● **Aim of the exercise**
Seek out every line containing the word "materials", and copy each.

— Start Information shown —

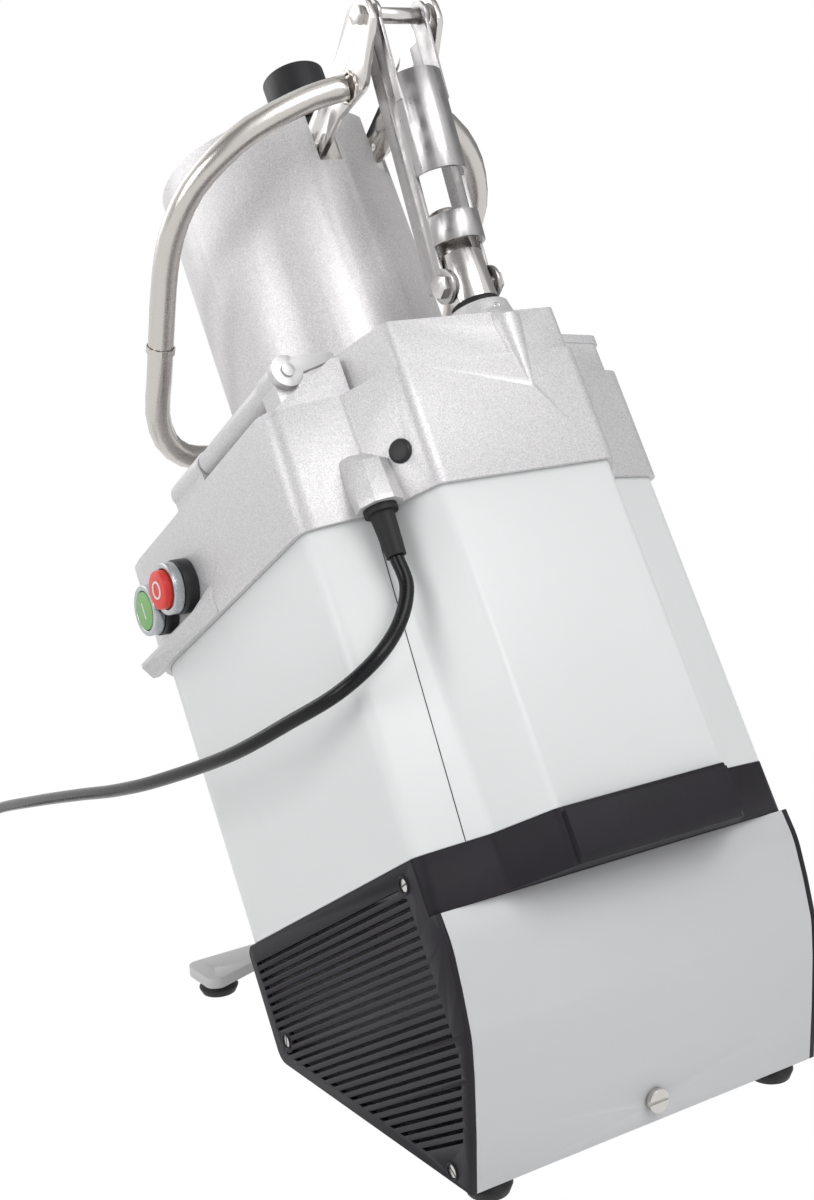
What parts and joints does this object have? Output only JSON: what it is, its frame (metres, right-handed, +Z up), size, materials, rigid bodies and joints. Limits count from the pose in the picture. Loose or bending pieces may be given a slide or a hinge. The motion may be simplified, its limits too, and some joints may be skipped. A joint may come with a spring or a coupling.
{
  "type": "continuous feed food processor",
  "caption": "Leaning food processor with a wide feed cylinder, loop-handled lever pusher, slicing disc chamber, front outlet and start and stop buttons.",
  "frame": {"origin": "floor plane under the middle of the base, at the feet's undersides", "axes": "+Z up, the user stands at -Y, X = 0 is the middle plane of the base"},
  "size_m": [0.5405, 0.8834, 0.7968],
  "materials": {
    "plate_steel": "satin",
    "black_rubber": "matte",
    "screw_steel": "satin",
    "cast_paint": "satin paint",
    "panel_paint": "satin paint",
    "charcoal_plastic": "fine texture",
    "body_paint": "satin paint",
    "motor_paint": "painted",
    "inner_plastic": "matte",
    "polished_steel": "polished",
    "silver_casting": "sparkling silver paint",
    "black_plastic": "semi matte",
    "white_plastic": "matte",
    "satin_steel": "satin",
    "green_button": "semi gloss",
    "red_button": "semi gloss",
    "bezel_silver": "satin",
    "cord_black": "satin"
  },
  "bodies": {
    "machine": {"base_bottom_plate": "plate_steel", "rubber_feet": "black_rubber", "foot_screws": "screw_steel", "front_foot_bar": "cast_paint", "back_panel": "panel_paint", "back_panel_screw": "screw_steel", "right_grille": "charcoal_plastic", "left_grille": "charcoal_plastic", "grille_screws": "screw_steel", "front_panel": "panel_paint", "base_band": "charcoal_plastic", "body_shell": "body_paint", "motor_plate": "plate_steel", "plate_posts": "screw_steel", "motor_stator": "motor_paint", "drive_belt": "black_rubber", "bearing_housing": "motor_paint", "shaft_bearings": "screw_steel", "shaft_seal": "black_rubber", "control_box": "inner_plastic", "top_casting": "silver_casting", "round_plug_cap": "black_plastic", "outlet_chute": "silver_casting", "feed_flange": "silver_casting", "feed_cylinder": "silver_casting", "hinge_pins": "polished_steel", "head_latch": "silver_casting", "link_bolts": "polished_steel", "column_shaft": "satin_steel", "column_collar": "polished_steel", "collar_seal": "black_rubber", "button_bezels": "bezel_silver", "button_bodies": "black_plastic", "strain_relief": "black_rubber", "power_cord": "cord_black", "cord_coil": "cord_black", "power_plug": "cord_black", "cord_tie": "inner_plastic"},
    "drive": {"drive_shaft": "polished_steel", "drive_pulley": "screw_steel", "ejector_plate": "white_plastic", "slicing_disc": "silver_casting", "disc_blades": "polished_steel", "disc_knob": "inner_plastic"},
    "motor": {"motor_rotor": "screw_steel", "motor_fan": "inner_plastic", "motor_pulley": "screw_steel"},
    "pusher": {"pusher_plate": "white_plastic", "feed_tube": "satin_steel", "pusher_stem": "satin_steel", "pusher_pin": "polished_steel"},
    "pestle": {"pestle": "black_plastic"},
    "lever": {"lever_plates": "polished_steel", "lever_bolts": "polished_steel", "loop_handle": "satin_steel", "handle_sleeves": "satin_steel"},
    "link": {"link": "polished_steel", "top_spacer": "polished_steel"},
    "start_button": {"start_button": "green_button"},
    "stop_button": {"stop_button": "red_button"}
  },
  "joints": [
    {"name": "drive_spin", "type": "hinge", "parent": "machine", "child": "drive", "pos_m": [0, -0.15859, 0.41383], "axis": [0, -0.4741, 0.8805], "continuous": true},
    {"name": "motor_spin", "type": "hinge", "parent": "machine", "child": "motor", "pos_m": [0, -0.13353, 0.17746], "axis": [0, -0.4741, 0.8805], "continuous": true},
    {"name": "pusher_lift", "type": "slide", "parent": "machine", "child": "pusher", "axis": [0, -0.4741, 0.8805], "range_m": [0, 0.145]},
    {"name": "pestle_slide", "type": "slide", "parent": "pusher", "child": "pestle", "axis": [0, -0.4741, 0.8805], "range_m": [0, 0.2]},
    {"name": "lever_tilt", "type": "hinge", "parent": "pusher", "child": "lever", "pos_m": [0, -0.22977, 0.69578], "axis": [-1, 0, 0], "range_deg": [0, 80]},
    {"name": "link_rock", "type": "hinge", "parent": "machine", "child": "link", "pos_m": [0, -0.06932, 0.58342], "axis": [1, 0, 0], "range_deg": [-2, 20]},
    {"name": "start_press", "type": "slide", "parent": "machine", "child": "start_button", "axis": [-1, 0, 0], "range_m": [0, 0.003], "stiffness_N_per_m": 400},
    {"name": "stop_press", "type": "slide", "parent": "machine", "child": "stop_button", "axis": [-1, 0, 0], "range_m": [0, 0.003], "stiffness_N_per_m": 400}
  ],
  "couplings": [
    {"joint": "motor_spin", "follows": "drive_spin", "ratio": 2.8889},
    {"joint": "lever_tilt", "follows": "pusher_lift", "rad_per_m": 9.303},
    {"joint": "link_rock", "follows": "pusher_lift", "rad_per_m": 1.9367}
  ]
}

— End Information shown —

● **Task response**
What parts and joints does this object have? Output only JSON: what it is, its frame (metres, right-handed, +Z up), size, materials, rigid bodies and joints. Limits count from the pose in the picture. Loose or bending pieces may be given a slide or a hinge. The motion may be simplified, its limits too, and some joints may be skipped. A joint may come with a spring or a coupling.
  "materials": {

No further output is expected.